After further discussion on “how we could best assist victims of the recent natural disasters,” MacEwan said ShelterBox emerged as the preferred beneficiary.
She said school leaders also felt it would be important to include the whole town in the fundraising effort, which is why Peter Badalament, the new principal at Falmouth High School, sent a letter to parents.
The letter was also posted on the schools’ Facebook page. The letter said, “There are many great suggestions out there and an incredible amount of need for assistance. (We want) to give you the opportunity to work together as a community.”
Badalament said students at the middle school have already begun planning a Give-a-Thon and the “FHS and FES communities will be planning events in the near future.”
In addition to fundraising, he said the high school will also likely send teams to work with Habitat for Humanity as the organization begins helping people in the disaster zones rebuild their homes.
MacEwan said what’s important to remember is, “rebuilding efforts after a natural disaster continue for many years after the event.”
In fact, she said, for the past nine years Falmouth High School has sent teams of students and faculty to Mississippi to continue assisting those affected by Hurricane Katrina, which struck New Orleans and the Gulf Coast in 2005.

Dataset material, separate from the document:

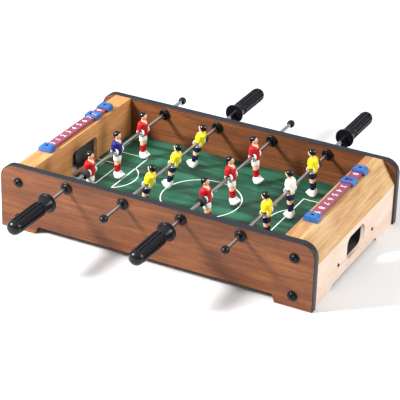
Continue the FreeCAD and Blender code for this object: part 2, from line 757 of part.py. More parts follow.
def figure(label, number, place, facing, tilt, shift):
    """A moulded player: side view and front view cut from one block, with a hub round the rod."""
    body = new_body(label)
    side = new_sketch(body, "XZ_Plane", "side_view")
    face = "head_lean + head_depth / 2"
    nape = "head_lean - head_depth / 2"
    temple = "head_top - crown_drop"
    armpit = "shoulder_top - shoulder_fall"
    outline(side, [
        (face + " - crown_inset", "head_top"), (face, temple), (face, "chin"),
        ("neck_depth / 2", "chin"), ("neck_depth / 2", "shoulder_top"),
        ("chest_depth / 2", armpit), ("chest_depth / 2", "-hem_drop"),
        ("leg_depth / 2", "-hem_drop"), ("leg_depth / 2", "-shoe_top"),
        ("toe_reach", "-toe_drop"), ("sole_front", "-sole_drop"),
        ("-sole_back", "-sole_drop"), ("-heel_reach", "-heel_drop"),
        ("-leg_depth / 2", "-shoe_top"), ("-leg_depth / 2", "-hem_drop"),
        ("-chest_depth / 2", "-hem_drop"), ("-chest_depth / 2", armpit),
        ("-neck_depth / 2", "shoulder_top"), ("-neck_depth / 2", "chin"),
        (nape, "chin + jaw_rise"), (nape, temple), (nape + " + crown_inset", "head_top")])
    pad(body, side, "shoulder_width", both_ways=True)
    front = new_sketch(body, "YZ_Plane", "front_view")
    beyond = "shoulder_width"
    rectangle(front, "-" + beyond, beyond, "-(sole_drop + crown_drop)", "head_top + crown_drop")
    outline(front, half_outline([
        ("shoe_width / 2", "-sole_drop"), ("shoe_width / 2", "-shoe_top"), ("leg_width / 2", "-shoe_top"),
        ("leg_width / 2", "-hem_drop"), ("waist_width / 2", "-hem_drop"), ("waist_width / 2", "waist_top"),
        ("shoulder_width / 2", "waist_top + waist_flare"), ("shoulder_width / 2", armpit),
        ("neck_width / 2", "shoulder_top"), ("neck_width / 2", "chin"),
        ("head_width / 2", "chin + jaw_rise"), ("head_width / 2", temple),
        ("head_width / 2 - crown_drop", "head_top")]))
    cut_through(body, front)
    hub = new_sketch(body, "XZ_Plane", "hub")
    circle(hub, "0", "0", "hub_radius")
    pad(body, hub, "hub_width", both_ways=True)
    bore = new_sketch(body, "XZ_Plane", "bore")
    circle(bore, "0", "0", "rod_radius + fixed_clearance")
    cut_through(body, bore)
    lean = FreeCAD.Rotation(FreeCAD.Vector(0, 1, 0), tilt)
    about_turn = FreeCAD.Rotation(FreeCAD.Vector(0, 0, 1), 0.0 if facing > 0 else 180.0)
    body.Placement = FreeCAD.Placement(FreeCAD.Vector(), lean.multiply(about_turn))
    bind(body, x=ROD_SPOTS[number - 1], y="%d * figure_pitch + %g" % (place, shift), z=ROD_HEIGHT)
    return keep(body)


# handle_side: -1 at the front, 1 at the back; facing: 1 towards +X, -1 towards -X;
# shift: how far the rod stands off its centred place; tilt: how far its figures are turned
RODS = {
    1: {"handle_side": -1, "shift": -8.0, "facing": 1, "tilt": -2.0},
    2: {"handle_side": 1, "shift": 1.0, "facing": -1, "tilt": 13.5},
    3: {"handle_side": -1, "shift": 3.0, "facing": 1, "tilt": -8.0},
    4: {"handle_side": 1, "shift": 8.0, "facing": -1, "tilt": -4.0},
}


def rod_assembly(number, handle_side, shift, facing, tilt):
    """One rod with its handle, end cap, bumper and three figures."""
    steel_rod(number, handle_side, shift)
    handle(number, handle_side, shift)
    end_cap(number, handle_side, shift)
    bumper(number, handle_side, shift)
    for place, spot in zip(range(-1, FIGURES_ON_A_ROD - 1), ("front", "middle", "back")):
        figure("figure_%d_%s" % (number, spot), number, place, facing, tilt, shift)


# ---------------------------------------------------------------- scorers

def scorer(name, degrees):
    """A numbered bar with a bracket at each end and a sliding pointer with a window."""
    base = "side_height"
    bar = new_body("scorer_bar_" + name)
    section = new_sketch(bar, "XZ_Plane", "section")
    stem_top = "%s + bar_stem_tall" % base
    bar_top = "%s + bar_tall" % base
    outline(section, [
        (SCORER_X + " + bar_stem_width / 2", base), (SCORER_X + " + bar_stem_width / 2", stem_top),
        (SCORER_X + " + bar_width / 2", stem_top), (SCORER_X + " + bar_width / 2", bar_top),
        (SCORER_X + " - bar_width / 2", bar_top), (SCORER_X + " - bar_width / 2", stem_top),
        (SCORER_X + " - bar_stem_width / 2", stem_top), (SCORER_X + " - bar_stem_width / 2", base)])
    pad(bar, section, "2 * (scorer_reach - bracket_length + bar_joint)", both_ways=True)
    turn(bar, (0, 0, 1), degrees)
    keep(bar)

    slider = new_body("scorer_slider_" + name)
    shape = new_sketch(slider, "XZ_Plane", "section")
    gap = "slider_clearance"
    outside = "bar_width / 2 + %s + slider_wall" % gap
    inside = "bar_width / 2 + %s" % gap
    lip = "bar_stem_width / 2 + %s" % gap
    right = [(SCORER_X + " + " + lip, "%s + %s" % (base, gap)),
             (SCORER_X + " + " + outside, "%s + %s" % (base, gap)),
             (SCORER_X + " + " + outside, "%s + %s + slider_wall" % (bar_top, gap))]
    left = [(SCORER_X + " - (%s)" % outside, "%s + %s + slider_wall" % (bar_top, gap)),
            (SCORER_X + " - (%s)" % outside, "%s + %s" % (base, gap)),
            (SCORER_X + " - (%s)" % lip, "%s + %s" % (base, gap)),
            (SCORER_X + " - (%s)" % lip, "%s - %s" % (stem_top, gap)),
            (SCORER_X + " - (%s)" % inside, "%s - %s" % (stem_top, gap)),
            (SCORER_X + " - (%s)" % inside, "%s + %s" % (bar_top, gap))]
    close = [(SCORER_X + " + " + inside, "%s + %s" % (bar_top, gap)),
             (SCORER_X + " + " + inside, "%s - %s" % (stem_top, gap)),
             (SCORER_X + " + " + lip, "%s - %s" % (stem_top, gap))]
    outline(shape, right + left + close)
    pad(slider, shape, "slider_length", both_ways=True)
    window = new_sketch(slider, "XY_Plane", "window")
    rectangle(window, SCORER_X + " - window_width / 2", SCORER_X + " + window_width / 2",
              "-window_length / 2", "window_length / 2")
    cut_into(slider, window, bar_top + " + 2 * slider_wall", backwards=True)
    turn(slider, (0, 0, 1), degrees)
    bind(slider, y=name + "_slider_place")
    keep(slider)


def scorer_brackets():
    """Four arched brackets that hold the bars' ends down, and their screws."""
    inner = "scorer_reach - bracket_length"
    bracket = new_body("bracket")
    arch = new_sketch(bracket, "XZ_Plane", "arch")
    rectangle(arch, "-bracket_width / 2", "bracket_width / 2", "0", "bracket_tall")
    pad(bracket, arch, "bracket_length", backwards=True)
    round_edges(bracket, "round", "bracket_round", lambda edge: runs_along(edge, (0, 1, 0))
                and edge.CenterOfMass.z > value("bracket_tall") - NEARLY)
    slot = new_sketch(bracket, "XZ_Plane", "slot")
    outline(slot, half_outline([
        ("bar_stem_width / 2", "0"), ("bar_stem_width / 2", "bar_stem_tall"),
        ("bar_width / 2", "bar_stem_tall"), ("bar_width / 2", "bar_tall")]))
    cut_into(bracket, slot, "bar_joint", backwards=False)
    holes = new_sketch(bracket, "XY_Plane", "hole")
    circle(holes, "0", "bracket_length / 2", "score_screw_radius + fixed_clearance")
    cut_through(bracket, holes)
    sink = new_sketch(bracket, "XY_Plane", "sink", "bracket_tall")
    circle(sink, "0", "bracket_length / 2", "score_screw_head")
    cut_into(bracket, sink, "score_screw_sink")
    head = "bracket_tall - score_screw_sink"
    tip = "%s - score_screw_length" % head
    face = "bracket_tall - score_screw_recess"
    screw = turned("scorer_screw", [
        ("0", tip), ("score_screw_radius", tip), ("score_screw_radius", head),
        ("score_screw_head - fixed_clearance", head), ("score_screw_head - fixed_clearance", face),
        ("0", face)])
    bracket_spots = []
    screw_spots = []
    for end in (1, -1):
        for side, degrees in ((1, 0.0), (-1, 180.0)):
            x = "%d * (%s)" % (end, SCORER_X)
            bracket_spots.append(at(x, "%d * (%s)" % (side, inner), "side_height", (0, 0, 1), degrees))
            screw_spots.append(at(x, "%d * (%s)" % (side, SCREW_Y), "side_height"))
    keep(copies("scorer_brackets", bracket, bracket_spots))
    keep(copies("scorer_screws", screw, screw_spots))


# ---------------------------------------------------------------- the whole table

def check_document():
    """Stop if any feature failed, or a sub-part has no valid solid."""
    for item in doc.Objects:
        if "Invalid" in item.State or "Error" in item.State:
            raise RuntimeError("%s is in state %s" % (item.Name, item.State))
    for piece in sub_parts:
        shape = piece.Shape
        if shape.isNull() or not shape.isValid() or not shape.Solids:
            raise RuntimeError("%s has no valid solid" % piece.Label)


fill_sheet()
for side_name, side_sign in SIDES.items():
    side_panel(side_name, side_sign)
    edge_band(side_name, side_sign)
playing_field()
for end_name, end_turn in ENDS.items():
    inner_board(end_name, end_turn)
    top_board(end_name, end_turn)
    slope_board(end_name, end_turn)
    outer_board(end_name, end_turn)
    goal_chute(end_name, end_turn)
corner_blocks()
bolts_and_washers()
chute_screws()
rod_bearings()
for rod_number, layout in RODS.items():
    rod_assembly(rod_number, **layout)
for end_name, end_turn in ENDS.items():
    scorer(end_name, end_turn)
scorer_brackets()
doc.recompute()
check_document()

os.makedirs("parts", exist_ok=True)
for sub_part in sub_parts:
    sub_part.Shape.exportStep("parts/%s.step" % sub_part.Label)
    room = sub_part.Shape.BoundBox
    print("%-22s %d solids  x %7.1f %7.1f  y %7.1f %7.1f  z %6.1f %6.1f" % (
        sub_part.Label, len(sub_part.Shape.Solids), room.XMin, room.XMax,
        room.YMin, room.YMax, room.ZMin, room.ZMax))
print(len(sub_parts), "sub-parts")
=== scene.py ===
# A tabletop football game, dressed around its CAD frame.
# X runs along the table, Y from its front panel to its back panel, Z up; metres.
import math

import bmesh
import bpy
from mathutils import Matrix, Vector


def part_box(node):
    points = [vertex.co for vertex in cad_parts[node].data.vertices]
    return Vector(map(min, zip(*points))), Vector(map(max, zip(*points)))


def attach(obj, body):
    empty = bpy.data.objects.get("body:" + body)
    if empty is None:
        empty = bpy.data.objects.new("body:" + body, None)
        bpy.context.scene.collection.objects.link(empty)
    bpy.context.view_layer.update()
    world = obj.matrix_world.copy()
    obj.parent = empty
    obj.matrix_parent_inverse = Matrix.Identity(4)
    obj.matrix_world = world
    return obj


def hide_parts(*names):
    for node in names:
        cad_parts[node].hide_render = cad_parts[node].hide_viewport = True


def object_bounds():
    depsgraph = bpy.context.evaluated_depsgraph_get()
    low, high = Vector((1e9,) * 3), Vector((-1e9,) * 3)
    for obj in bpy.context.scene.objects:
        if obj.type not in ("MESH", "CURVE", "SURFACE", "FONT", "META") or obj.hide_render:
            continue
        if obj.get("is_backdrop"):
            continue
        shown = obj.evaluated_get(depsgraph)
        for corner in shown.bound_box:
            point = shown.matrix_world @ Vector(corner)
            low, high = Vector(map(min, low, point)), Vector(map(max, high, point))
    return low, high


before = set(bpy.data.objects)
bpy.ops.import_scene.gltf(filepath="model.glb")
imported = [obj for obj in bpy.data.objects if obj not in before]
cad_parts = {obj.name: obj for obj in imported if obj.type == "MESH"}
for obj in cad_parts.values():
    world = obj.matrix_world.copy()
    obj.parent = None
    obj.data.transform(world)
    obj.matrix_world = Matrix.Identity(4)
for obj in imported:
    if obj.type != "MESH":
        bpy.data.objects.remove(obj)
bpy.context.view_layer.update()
MM = 0.001

# ------------------------------------------------------------------ studio
# A pale paper floor under white light from all round, a soft lamp at the front left and a
# broad one at the right, and a long lens in front, to the right and above.
FLOOR_SIZE = 30.0
CAMERA_AZIMUTH = 26.8
CAMERA_ELEVATION = 27.6
CAMERA_DISTANCE = 2.572
CAMERA_ROLL = 1.7
CAMERA_AIM = Vector((8.9, -21.3, 51.2)) * MM
CAMERA_LENS = 155.6
SENSOR_WIDTH = 36.0
SKY_ZENITH = 1.0
SKY_HORIZON = 0.06
KEY_SPOT = (-0.95, -1.02, 1.04)
KEY_SIZE = 0.30
KEY_WATTS = 52.0
SIDE_SPOT = (1.70, 0.55, 0.80)
SIDE_SIZE = 0.60
SIDE_WATTS = 23.0


def linear(code):
    """The linear colour of an sRGB hex code."""
    parts = [int(code[i:i + 2], 16) / 255 for i in (0, 2, 4)]
    return [c / 12.92 if c <= 0.04045 else ((c + 0.055) / 1.055) ** 2.4 for c in parts] + [1.0]


def new_material(name, **finish):
    """A material with one Principled shader, whose own sockets take the finish's values."""
    material = bpy.data.materials.new(name)
    material.use_nodes = True
    shader = material.node_tree.nodes["Principled BSDF"]
    for socket, amount in finish.items():
        shader.inputs[socket.replace("_", " ")].default_value = amount
    return material, material.node_tree, shader


def add_node(tree, kind, inputs, **settings):
    """Add a shader node with its settings; an input is a value or another node's output."""
    made = tree.nodes.new("ShaderNode" + kind)
    for name, setting in settings.items():
        setattr(made, name, setting)
    for name, given in inputs.items():
        if isinstance(given, bpy.types.NodeSocket):
            tree.links.new(given, made.inputs[name])
        else:
            made.inputs[name].default_value = given
    return made


# Matt paper: nearly white, with a faint cloud in its tone.
paper, tree, shader = new_material("matt_paper", Roughness=0.9)
place = add_node(tree, "TexCoord", {}).outputs["Object"]
cloud = add_node(tree, "TexNoise", {"Vector": place, "Scale": 2.0, "Detail": 2.0})
tone = add_node(tree, "Mix", {"Factor": cloud.outputs["Fac"], "A": linear("DCDCDC"),
                              "B": linear("E0E0E0")}, data_type="RGBA")
tree.links.new(tone.outputs["Result"], shader.inputs["Base Color"])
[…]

“Students who have been part of those teams are amazed by how profoundly moved members of that community have been by our continued support and continued recognition,” MacEwan said.
“That these residents have not been forgotten has made a meaningful difference in both our students’ lives, as well those in the (affected) communities. Students are struck by how much was lost, but also by how deeply the community bonded after coming through tragedy together.”